Will the common currency of 17 European nations, the euro, become a casualty? Some economists worry that countries will decide to drop out of the common currency and cause a massive shock not only to Europe’s but the world’s financial system. One European business leader is offering a $400,000 prize to any person or group that can devise a safe way for a country to leave the euro.
The European Union has always meant more than an economic union. It represents the hope that after centuries of fighting, Europe is finally a single peaceful entity. Many Europeans have felt that a “United States of Europe” would be the natural, inevitable result of an ever-closer union, beginning with the present single currency and freer movement of people and goods between countries, and eventually ending in true political union.
As Europe has slowly moved toward unification, a Pax Europa has endured since the end of World War II (with the exception of the nasty conflagration in Bosnia, which was tightly contained and finally smothered).
Europe seems unlikely to be able to simply muddle through its current crisis. It will have to make clear choices. What Germany thinks counts heavily because it is the continent’s pulsating economic engine, having already pulled itself out of recession.
In a speech yesterday Merkel argued for a “step by step” path toward European “political union” – “not less Europe but more,” as she put it. But while adhering to that long-range goal she stopped short of endorsing near-term steps such as the creation of a central European bank that would more deeply commit German resources to solving the debt problems of its neighbors.
President Sarkozy is lately arguing that a single European Union has become too unwieldy and now talks of a “two-speed” Europe with a core of countries moving toward integration and others hanging on the edges as a loose confederation.
Meanwhile, Prime Minister Cameron is trying to rein in the Euroskeptics within his own Conservative Party who would like to take advantage of the crisis to further distance Britain from integration into Europe.
Cameron’s own vision, laid out in a recent speech, also sees a devolution of power away from a centralized European authority. Leaving the EU wouldn’t be in Britain’s interest, but “We have a right to ask what the European Union should and should not do and change it accordingly,” he says – even though Britain has stayed on the sidelines of currency union, keeping the pound over the euro.
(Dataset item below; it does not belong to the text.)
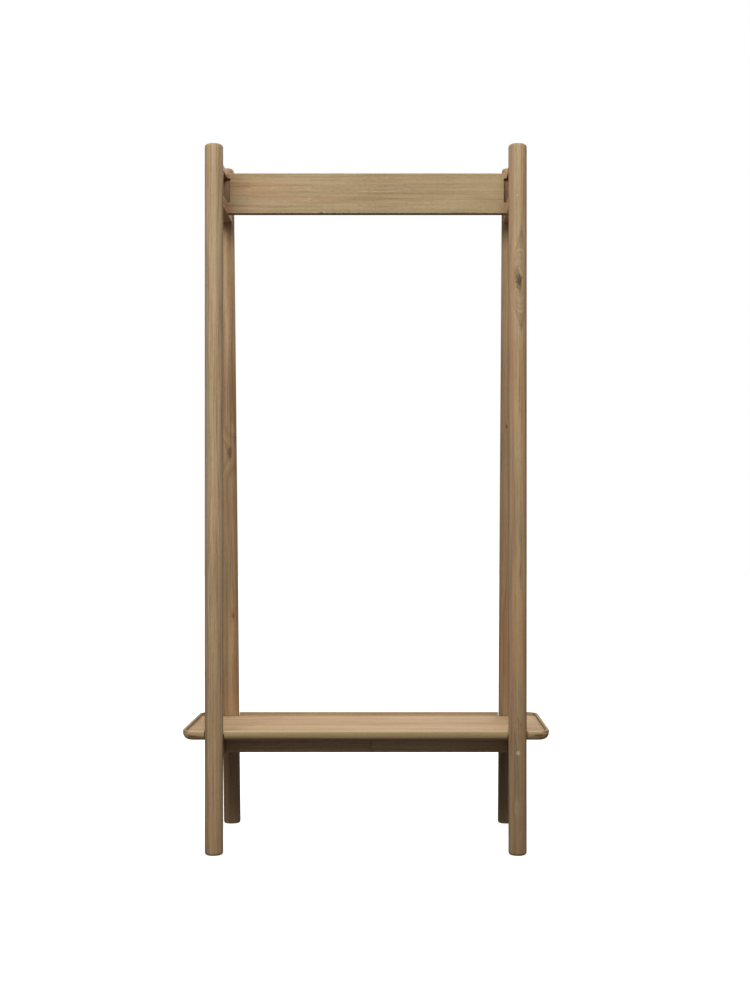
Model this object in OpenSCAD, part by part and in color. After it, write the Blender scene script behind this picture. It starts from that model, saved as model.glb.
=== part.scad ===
// Clothes rack with two leaning side frames, a hanging board and a dished shoe tray.
// Origin: centre of the footprint, on the floor. X is the width, -Y the front, +Z up.

/* [Legs] */
// Diameter of the four round legs
leg_d = 45; // [38:0.5:52]
// Height of the upright front legs
front_leg_h = 1742; // [1400:1:2000]
// Distance from the front legs' top ends down to the rear legs' top ends
rear_drop = 4; // [0:0.5:30]
// Radius of the rounding round both ends of a leg
leg_rim_r = 7; // [3:0.5:9]
// Clear width between the left and the right legs
clear_w = 700; // [500:1:900]
// Front-to-rear distance of the leg centres on the floor
foot_spread = 409; // [320:1:500]
// Forward lean of the rear legs, in degrees
rear_lean = 5.55; // [3:0.05:6.5]

/* [Side frames] */
// Thickness of the upper side boards and lower side rails
rail_t = 37; // [30:1:38]
// Height of the upper side boards
upper_board_h = 106; // [90:1:140]
// Distance from the front legs' top ends down to the upper side boards' top edges
upper_drop = 39; // [30:1:80]
// Height of the lower side rails and of the stretchers
lower_rail_h = 43; // [40:1:70]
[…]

While short on specifics he argues for an EU with “the flexibility of a network, not the rigidity of a bloc” – one freed of “pointless interference, rules, and regulations that stifle growth” and one that “values national identity and sees the diversity of Europe’s nations as a source of strength,” he says.
Before Europe can truly address its deep financial crisis, it must ask deep questions: Are the continent’s people Europeans first or nationalists?
Do they trust each other enough to throw in their economic lot together, through good times and bad?
Or, perhaps, has the vision of a unified Europe that has helped bring peace and stability for the last six decades outlived its usefulness?
These are no longer questions for debate by academics. They are at the center of the discussion all Europeans must now have with each other.